To know Christ, therefore, is infinitely better than all other knowledge; and the most excellent part of this knowledge is, to know that which is most excellent in Christ, namely, his divine nature, which gave dignity to those sufferings whereby we are redeemed, and majesty to that dispensation whereby we are reclaimed and governed. If he is God, we must believe in him, depend on him, and worship him, as such. As he is the way, and the truth, and the life,' so that no man cometh to the Father but by him,' John xiv. 6. to know who he is, must be the prime article of knowledge; for he that hath seen him, hath seen the Father;' ver. 9.

But whereas about this there are infinite disputes in the world, some insisting, that Christ is the one only eternal God; others, that he is only an angel, and raised to the dignity of a god; and others again, that he is but a mere man; I endeavoured, in the preceding Discourse, to answer the chief objections brought against his true and proper divinity; and shall now, in this, lay before you the principal proofs of that divinity, as they are found in holy Scripture, which alone can determine the question either way, this being a point above the investigation of reason, and not to be decided but by God himself.

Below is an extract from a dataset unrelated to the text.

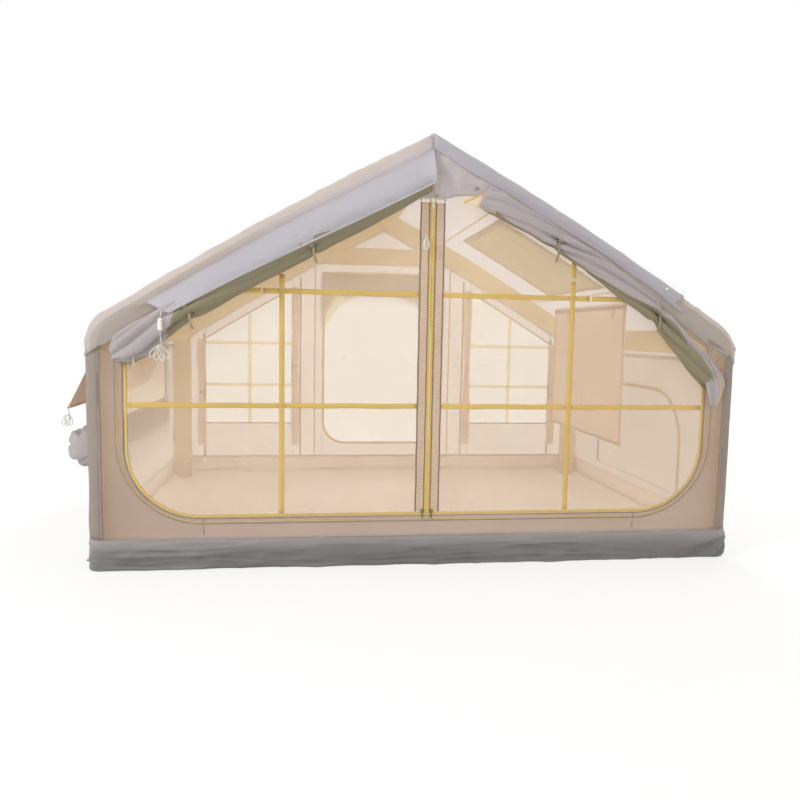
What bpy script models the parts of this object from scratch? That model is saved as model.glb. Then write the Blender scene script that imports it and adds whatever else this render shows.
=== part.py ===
# Inflatable house tent, pitched, with its front doors rolled up. Metres, +Z up.
# The front faces -Y, and the origin is the middle of the floor's underside.
import math

import bmesh
import bpy
from mathutils import Matrix, Vector

for old in list(bpy.data.objects):
    bpy.data.objects.remove(old, do_unlink=True)

# House
width = 3.00
depth = 2.10
ridge_height = 1.95
eave_height = 1.09  # where the planes of wall and roof would meet
eave_bend = 0.165  # outer radius of the bend between them
tub_height = 0.14
fascia = 0.13  # how far the roof cover turns down over each gable

# Cloths and skins
cloth = 0.0025
sleeve_cloth = 0.0015
bladder_skin = 0.0012
mesh_cloth = 0.0014
tape_cloth = 0.0015
clearance = 0.0003
overrun = 0.03  # how far a cutter runs past what it cuts

# Air beams
beam_radius = 0.0625
collar_drop = 0.34  # of the collar beam's axis below the ridge
port_radius = 0.008

# Front doorway, its mesh halves and zips
door_hinge_inset = 0.24  # square to the roof, down to the sewn top of the mesh
doorway_half = 1.333
doorway_bottom = 0.232
doorway_corner = 0.318
zip_width = 0.016
storm_zip_half = 1.371
storm_zip_bottom = 0.204
storm_zip_corner = 0.371
storm_zip_top = 0.93
storm_zip_width = 0.012
webbing_width = 0.023
webbing_reach = 0.66
webbing_low = 0.735
webbing_high = 1.237
centre_tape = 0.060
centre_cut = 0.0022  # off each half at the top of the centre zip, so that it swings past the other
centre_cut_length = 0.050

# Sliders
slider_width = 0.020
slider_body = 0.018
slider_pull = 0.026
slider_pull_width = 0.010
slider_thickness = 0.004

# Rolled doors, their ties and rain flaps
roll_radius = 0.057
roll_depth = 0.045
tie_width = 0.022
upper_tie_along = 0.733
lower_tie_along = 1.320
tie_flat = 0.018  # half of the plain stretch of roll under a tie
buckle_width = 0.024
buckle_thickness = 0.006
strap_end = 0.055
strap_width = 0.012
buckle_facets = {-1: (5, 4), 1: (5, 5)}  # of the roll's sides, for its two ties
flap_apex_turn = 28  # degrees that the left flap wraps past the front of its roll, at the ridge
flap_end_turn = -16
flap_end_top = 1.46
flap_end_low = 1.39
folded_flap_end = 1.42
folded_flap_back = 0.05

# Toggle and ropes
toggle_radius = 0.011
toggle_length = 0.053
toggle_reach = 1.155
toggle_inset = 0.156  # of its top end, square to the roof
rope_diameter = 0.004
rope_lead = 0.066
rope_pitch = 0.0058  # from one loop of a hank to the next
hank_drop = 0.062
hank_wide = 0.030
hank_bend = 0.020
left_hank_loops = 4
left_hank_fan = (-58, 52)  # degrees
small_hank_loops = 3
centre_hank_top = 1.50
centre_hank_lead = 0.012
centre_hank_fan = (-14, 6)
hank_run_out = ((0, 0), (0.004, 0), (0.012, 0.0013), (0.016, 0.006))  # out from the tape, and down
awning_hank_fan = (-40, 30)

# Rear wall
window_inner = 0.66
window_outer = 1.285
window_bottom = 0.39
window_inset = 0.19
muntin_width = 0.022
muntin_reach = 0.969
muntin_low = 0.672
muntin_high = 0.975
rear_door_half = 0.448
rear_door_bottom = 0.232
rear_door_top = 1.50
rear_door_corner = 0.17
rim_width = 0.020
rim_thickness = 0.0012
rear_roll_radius = 0.070
rear_roll_depth = 0.042
curtain_inner = 0.64
curtain_outer = 1.31
curtain_wide = 0.030
curtain_deep = 0.016
curtain_inner_top = 1.39
curtain_outer_top = 1.00
curtain_bottom = 0.23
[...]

And that I shall do by shewing,

First, That as he is the Messiah, the Word, and the Son of God, he must be God:

Secondly, That the incommunicable attributes of God are given to him by the inspired writers:

Thirdly, That the incommunicable name, or names, of God, are given to him by those writers:

Fourthly, That he takes the same to himself, and denies the being of any other God:

And, lastly, That divine worship, that is, the incommunicable worship of God, is actually given him by divine appointment.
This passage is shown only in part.